The first statewide test of the 2018 election season is April 3, when Wisconsinites will choose a Supreme Court Justice to fill an upcoming vacancy for a 10-year term.
Officially, positions on the Supreme Court are non-partisan. However, parties and political leanings typically align themselves with particular candidates who best fit their judicial philosophy, and this year’s race is no different. This year’s candidates are Milwaukee County Circuit Judge Rebecca Dallet, who is basically supported by Democrats and liberal leaners, and Sauk County Circuit Judge Michael Screnock, who has gained favor with conservatives.
Ideally, a judge should aspire to hold up the scales of justice as intended, with a blindfold, carefully weighing the evidence. They assess whether proper legal procedures have been followed. They assess whether a new statute is within or exceeds the limits of the state Constitution. It is not the role of the court, or a particular justice, to advance a particular cause. Their role is to interpret the law. Period.
Much of their first debate from March 2 focused on outside influences. Dallet challenged Screnock regarding an endorsement from the National Rifle Association. According to campaign finance records at ethics.wi.gov, the NRA has not contributed to Judge Screnock’s campaign. Screnock’s response was, “They want justices on the Supreme Court who will follow the rule of law, and interpret the Constitution as originally written.” According to a March 2 Milwaukee Journal Sentinel article, Screnock and Republicans have been critical of Dallet’s presiding over 102 cases, involving 39 attorneys, who have contributed more than $21,000 to Dallet’s campaign.
Dallet’s response was that candidates are allowed to get contributions from attorneys.

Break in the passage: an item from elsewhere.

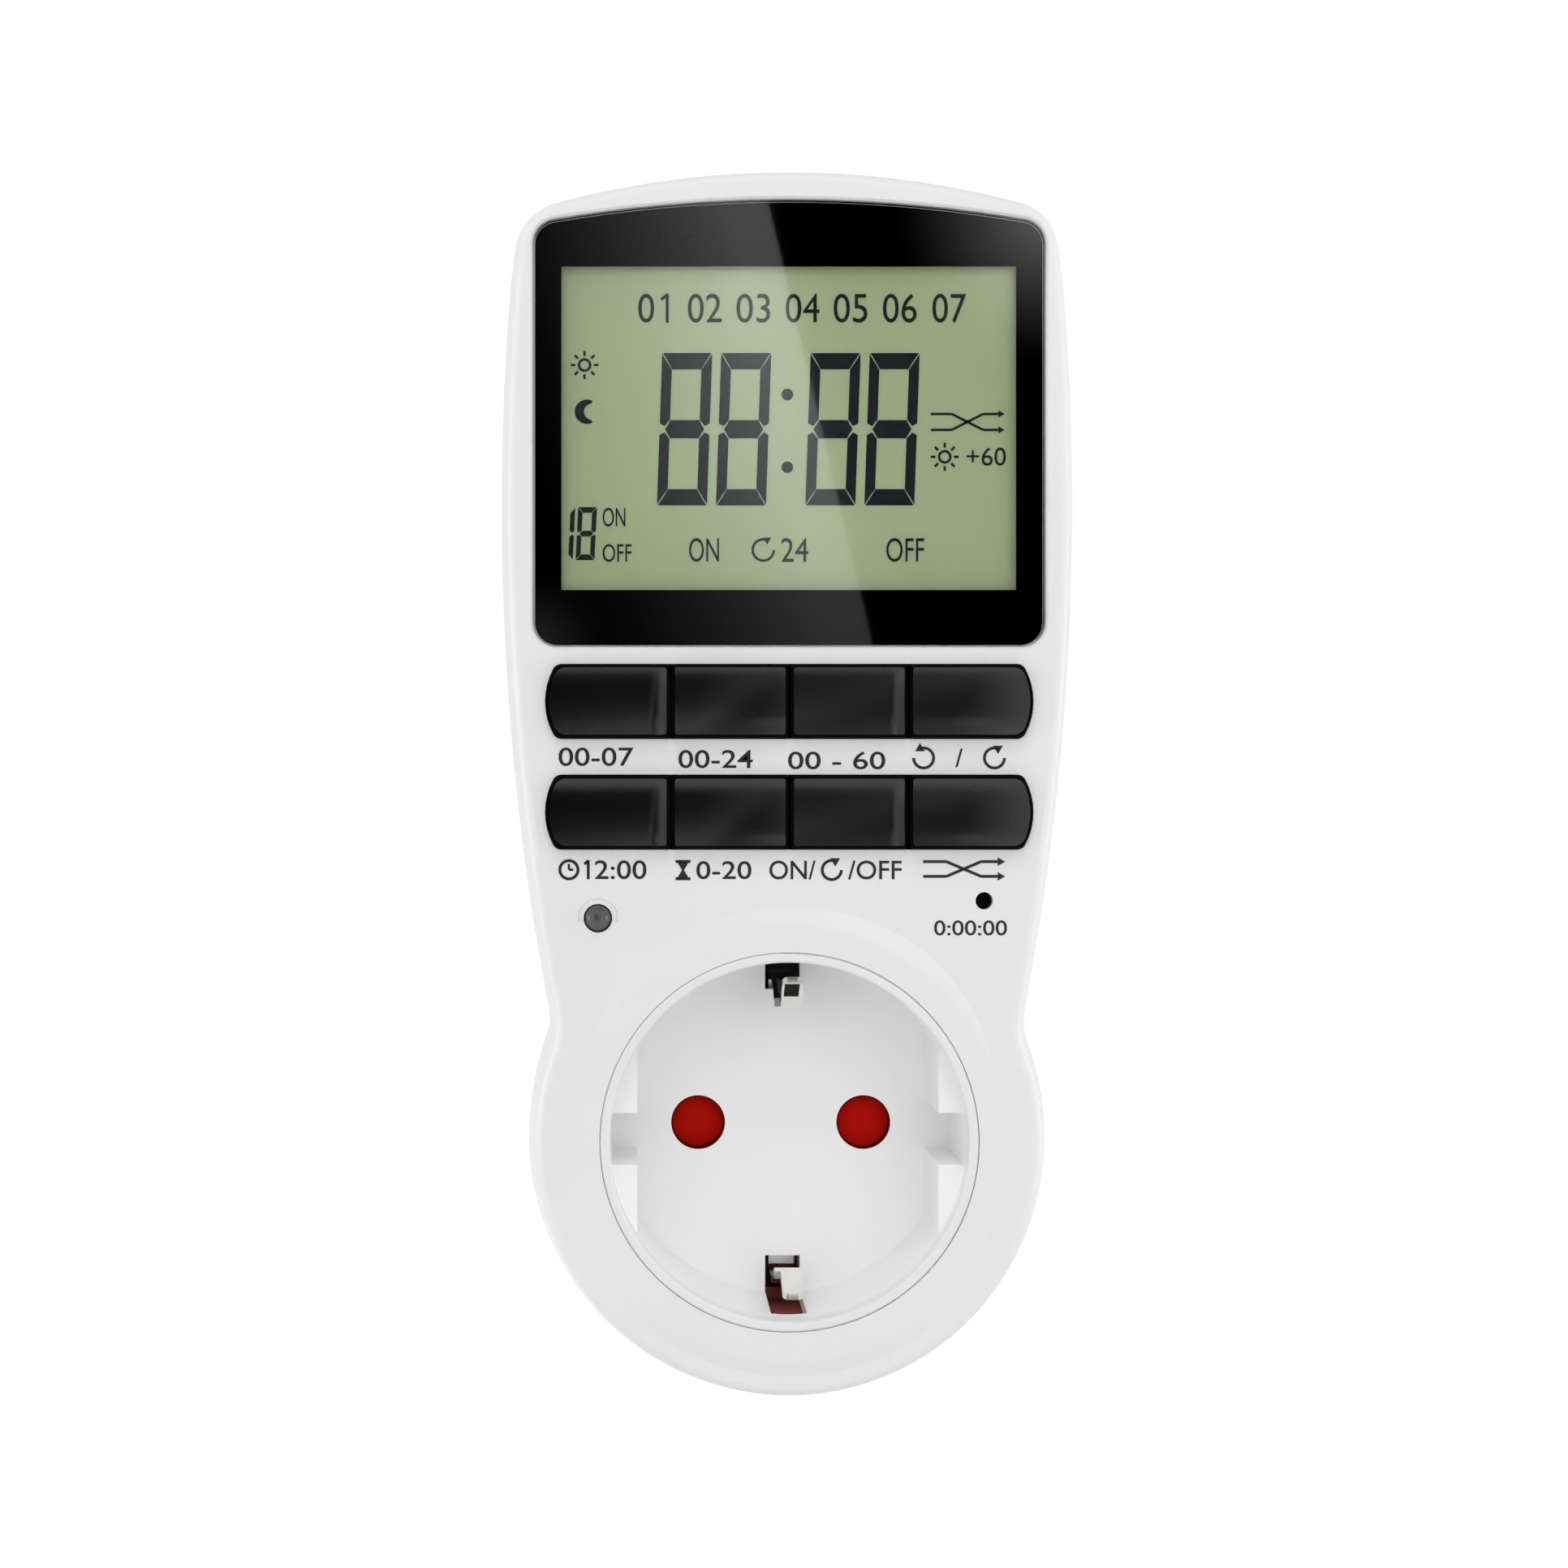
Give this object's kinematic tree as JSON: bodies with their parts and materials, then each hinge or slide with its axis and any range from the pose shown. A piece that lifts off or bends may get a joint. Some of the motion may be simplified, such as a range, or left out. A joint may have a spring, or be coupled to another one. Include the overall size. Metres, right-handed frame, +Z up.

Dallet stated Wisconsin Manufacturers and Commerce has spent more than $600,000 supporting Screnock’s candidacy. The lobbying group has not contributed to Screnock’s campaign. According to ethics.wi.gov Dallet’s biggest contributor is Rebecca Dallet, who loaned her campaign $200,000 in June. Supreme Court justices earn far less on an annual basis. How much is that seat worth?
Judge Dallet has been a judge since 2008, and in prior experience, a prosecutor for Milwaukee County. She has professional credentials, though her experience is limited to Milwaukee County. Her candidacy is much preferable to the ousted candidate, Tim Burns. Her recent TV ad first features Donald Trump, saying he’s “attacked our civil rights, and our values.” My question to Judge Dallet is the relevance of Trump in this race. She’s said she’s ready to “fight and represent our values on day one.” A judge should weigh evidence. She says that she has been “working to empower women.” Don’t the scales of justice wear a blindfold? I have not seen or heard her mention the rule of law. She has the endorsement of a number of judges from primarily liberal areas of the state. She’s stated the need for more female judges. There currently are five women on the seven-member state Supreme Court.
Judge Screnock serves Sauk County as a circuit judge. He took on that role out of private practice in 2015, and was elected in 2016 without opposition. It’s interesting in profiles or forums the candidates have presented, Judge Screnock is the only candidate who actually mentions the rule of law, the Constitution and separation of powers. Much of his support is from the law enforcement community. He clearly states his judicial philosophy, and has said a court’s role is to declare what the law is — not what the court thinks it should be. He has a clear understanding of the role of the judiciary. The court determines whether a law is constitutional. Critics say the judge, while in private practice, defended Act 10. Judge Screnock was hired out of the field of attorneys at his firm for his ability, not for his potential partisan bend. I like his experience working with municipal governments across the state, with his experience not limited to the courts.
It shouldn’t surprise any readers to see my support for Judge Screnock in this race. Above all else, we need judges who will set aside their personal preferences at the door, and seek to rule on the evidence presented.
The first big statewide race and only is the beginning as this 2018 election cycle heats up. I invite you to join me for the ride. Research the candidates. Learn the issues. Be informed. And vote.